Common Triggers for D&O Claims During a Crisis

Understanding what can set off a D&O claim during a crisis or investigation is essential. Triggers can range from direct regulatory actions to shareholder lawsuits or media exposés.

Typical Scenarios Include:

  • A whistleblower complaint prompting SEBI or MCA to open an inquiry
  • A sudden regulatory raid that results in seizure of records
  • A media report alleging corporate governance lapses
  • Cyber breach investigations by CERT-IN
  • A class action suit filed by shareholders due to misleading financial reporting

Once such a situation emerges, legal teams are mobilised, media scrutiny intensifies, and personal accountability questions arise fast—making D&O coverage a first line of defence.

Step-by-Step: How a D&O Policy Supports During a Regulatory Probe

Let’s break down how a D&O policy actually works when a crisis hits.

Step 1: Crisis Emerges

Say the company receives a regulatory show-cause notice or a probe is launched. This could be from SEBI, the Income Tax Department, the ED, or even the Competition Commission of India (CCI).

Step 2: Notifying the Insurer

The company or its directors notify the insurer about the potential claim under the policy. It’s important to do this as soon as the issue surfaces, even if no formal charges are filed yet.

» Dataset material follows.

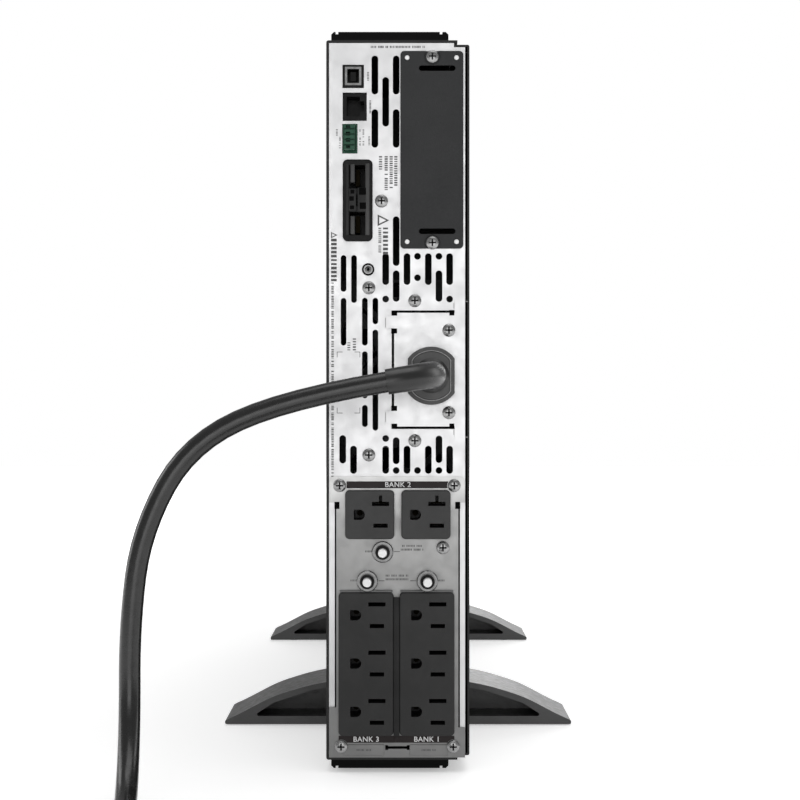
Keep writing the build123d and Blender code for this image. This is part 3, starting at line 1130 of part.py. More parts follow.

The insurer approves and covers legal counsel costs for defending the directors. This can include:

  • Hiring top-tier lawyers
  • Engaging forensic investigators
  • Preparing regulatory submissions
  • Attending hearings or depositions

Step 4: Settlement or Fine

If the investigation results in a settlement or fine (subject to legal insurability in India), the policy can reimburse or directly pay the amount.

Step 5: Reputation Management (Optional Cover)

Many insurers now offer crisis response services—paying for PR firms, communication consultants, and media strategists to manage public perception during ongoing probes.

Real-World Scenarios: How D&O Policies Have Protected Leadership

Let’s explore a few anonymised real-life situations inspired by actual cases.

Case 1: Cyber Breach at a Fintech Startup

A well-funded fintech platform experienced a serious data breach affecting thousands of customers. The CERT-IN probe triggered board-level accountability questions. The D&O Policy covered over ₹1.2 crore in legal expenses for directors as they navigated investigations and shareholder scrutiny.

Case 2: SEBI Inquiry into Insider Trading

The CFO of a mid-cap listed company was named in a SEBI insider trading investigation. Though he was eventually cleared, legal representation and compliance advisory services cost over ₹80 lakh—entirely covered by the D&O insurer.

Case 3: Whistleblower at an Infrastructure Firm

An anonymous whistleblower accused the CEO of an infrastructure company of inflating financials to meet earnings guidance. The MCA and ED launched concurrent probes. The D&O Policy provided defence cover for five board members, along with reputation management support.

While D&O Insurance provides robust protection, it’s not a blanket cover for everything. Indian laws impose certain restrictions on what can and cannot be covered.

What Is NOT Covered:

  • Fraudulent, criminal, or intentional misconduct (if proven in court)
  • Penalties or fines that are not legally insurable under Indian law
  • Bodily injury or property damage claims (covered under general liability policies)
  • Claims arising from known prior acts or circumstances

Under Section 197 of the Companies Act, 2013, directors may be personally liable in certain situations. However, indemnification through insurance is permitted—so long as it does not involve proven wilful misconduct or fraud.

Best Practices for Corporate India to Navigate a Crisis with D&O Insurance

Having a D&O Policy is only the beginning. Here’s how companies can proactively align their crisis management strategy with their insurance cover:

  • Maintain a Clear Governance Trail
    Ensure board decisions are documented, compliance is regularly audited, and meeting minutes are accurate. This helps prove good faith in the event of a probe.
  • Choose a Strong Policy with Regulatory Cover
    Look for policies that explicitly include regulatory and investigation cover—not just shareholder claims.
  • Train Your Board
    Make directors aware of what the D&O Policy covers, how to notify claims, and how to engage with regulators.
  • Appoint a Crisis Coordinator
    Designate a team or individual to liaise between legal counsel, the insurer, and the board during probes.
  • Consider Additional Covers
    Some companies add Cyber D&O, Side D (Difference in Conditions), or Reputational Harm endorsements to strengthen their risk arsenal.

The Rising Relevance of D&O Insurance in a Tightly Regulated India

India’s regulatory ecosystem is evolving rapidly. From financial reporting norms to ESG disclosures, directors are expected to know more, monitor more, and be accountable like never before.

According to Marsh India’s 2024 Risk Report, D&O Insurance premiums rose by nearly 12% year-on-year, largely driven by an uptick in regulatory enforcement. Indian startups, listed entities, family-run businesses, and even NBFCs are now prioritising comprehensive D&O policies.

What was once considered a luxury is now a boardroom imperative.

Final Thoughts

Crises don’t knock on the door before entering. In the era of transparency and accountability, a single regulatory probe can rattle investor confidence, invite media backlash, and threaten leadership careers.

But a well-structured Directors and Officers Liability Insurance Policy doesn’t just protect wallets—it protects reputations, leadership continuity, and peace of mind.

For companies in India, especially those growing fast or operating in regulated sectors, D&O coverage is no longer optional. It’s a strategic tool to lead confidently through the storm—and emerge stronger on the other side.

Because in a crisis, the last thing your leadership team should worry about is paying their own legal fees.